As mapping gains ground, a need to manage expectations

Immediately after the militant group Boko Haram attacked areas surrounding the fishing town of Baga in Nigeria early this month, media outlets were accused of turning a blind eye to the crime — a sobering reflection of the challenges of reporting from northern Nigeria amid conflict, the lamentable lack of reliable access to communications on the ground and, for many, the sad state of what is deemed newsworthy nowadays.

Meanwhile, satellite images obtained by Human Rights Watch captured a clearer, albeit far from conclusive, picture of what happened: large-scale destruction in Doro Gowon, where the base of the Multinational Joint Task Force, a group that Nigeria, Chad and Niger started in 1998 initially to monitor crime within borders, and eventually, to conduct counterterrorism operations against Boko Haram, was located.

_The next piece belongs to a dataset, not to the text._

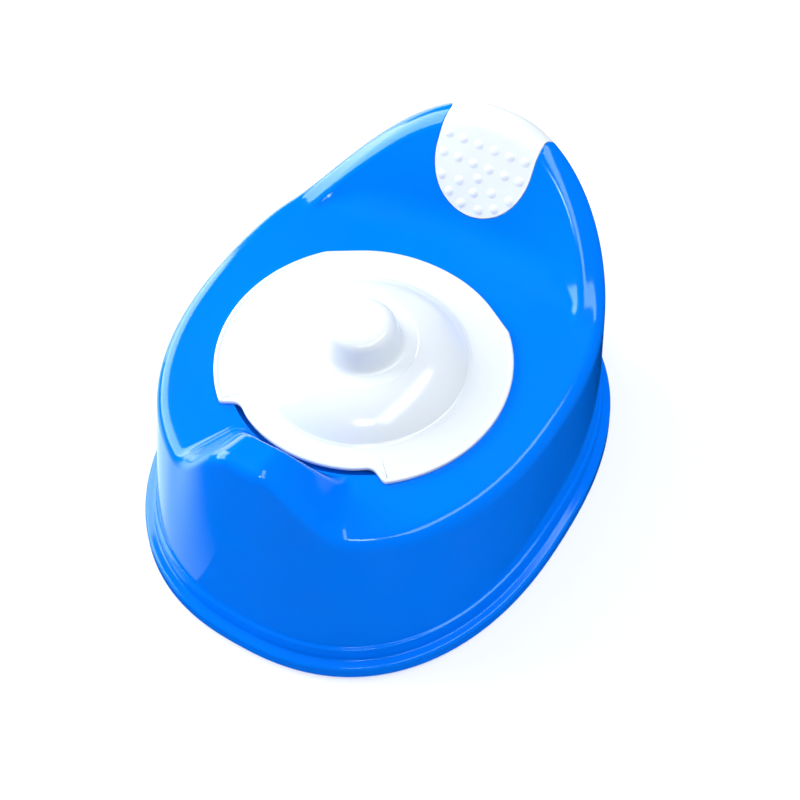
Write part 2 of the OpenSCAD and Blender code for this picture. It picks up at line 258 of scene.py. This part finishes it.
def trimmed(points, value, ring):
    """Faces of a grid of points where value > 0, cut along value = 0. ring: the grid's columns close up."""
    n, m = value.shape
    points, value = points.copy(), value.copy()
    best = np.full((n, m), SNAP)
    target = points.copy()
    columns = n if ring else n - 1
    edges = [((i, j), ((i + 1) % n, j)) for i in range(columns) for j in range(m)]
    edges += [((i, j), (i, j + 1)) for i in range(n) for j in range(m - 1)]
    for a, b in edges:
        va, vb = value[a], value[b]
        if va * vb < 0:
            t = va / (va - vb)
            for node, share, other in ((a, t, b), (b, 1 - t, a)):
                if share < best[node]:
                    best[node] = share
                    target[node] = mix(points[node], points[other], share)
    snapped = best < SNAP
    points[snapped] = target[snapped]
    value[snapped] = 0.0
    verts = [tuple(p) for p in points.reshape(-1, 3)]
    cuts, faces = {}, []

    def cut(a, b):
        key = (a, b) if a < b else (b, a)
        if key not in cuts:
            t = value[a] / (value[a] - value[b])
            cuts[key] = len(verts)
            verts.append(tuple(mix(points[a], points[b], t)))
        return cuts[key]

    for i in range(columns):
        for j in range(m - 1):
            k = (i + 1) % n
            corners = [(i, j), (i, j + 1), (k, j + 1), (k, j)]
            values = [value[c] for c in corners]
            if max(values) <= 0:
                continue
            face = []
            for c, (a, va) in enumerate(zip(corners, values)):
                b, vb = corners[(c + 1) % 4], values[(c + 1) % 4]
                if va >= 0:
                    face.append(a[0] * m + a[1])
                if va * vb < 0:
                    face.append(cut(a, b))
            if len(face) > 2:
                faces.append(face)
    return verts, faces


# ---------------------------------------------------------------- mesh helpers
def new_object(name, verts, faces):
    """A smooth-shaded mesh object from points in millimetres."""
    used = sorted({v for f in faces for v in f})
    index = {v: i for i, v in enumerate(used)}
    mesh = bpy.data.meshes.new(name)
    mesh.from_pydata(
        [[c * MM for c in verts[v]] for v in used], [], [[index[v] for v in f] for f in faces]
    )
    mesh.validate()
    bm = bmesh.new()
    bm.from_mesh(mesh)
    bmesh.ops.remove_doubles(bm, verts=bm.verts, dist=1e-6)
    bmesh.ops.recalc_face_normals(bm, faces=bm.faces)
    bm.to_mesh(mesh)
    bm.free()
    mesh.polygons.foreach_set("use_smooth", [True] * len(mesh.polygons))
    obj = bpy.data.objects.new(name, mesh)
    bpy.context.collection.objects.link(obj)
    return obj


def flip_if_inward(obj, inner_point):
    """Makes the normals of an open skin point away from a point inside the object."""
    mesh = obj.data
    away = sum(
        (p.center - inner_point).dot(p.normal) * p.area for p in list(mesh.polygons)[::17]
    )
    if away < 0:
        mesh.flip_normals()


def thicken(obj, thickness, edge):
    """Gives a skin its thickness inwards and rounds its cut edges."""
    solid = obj.modifiers.new("thickness", "SOLIDIFY")
    solid.thickness = thickness * MM
    solid.offset = -1.0
    solid.use_even_offset = False
    round_off = obj.modifiers.new("edges", "BEVEL")
    round_off.width = edge * MM
    round_off.segments = 3
    round_off.limit_method = "ANGLE"
    round_off.angle_limit = math.radians(75)
    round_off.use_clamp_overlap = True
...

HRW started reviewing and analyzing the raw images it acquired from French government space agency CNES and satellite service provider Astrium — with which it has a commercial agreement — in 2012, the same year that Josh Lyons, its satellite imagery analyst, joined the group. While HRW had already been turning to satellite images to detect human rights abuses since the early 2000s, much of the analytical work of these images was done externally — a practice that proved impractical given the nuanced nature of scrutinizing satellite imagery.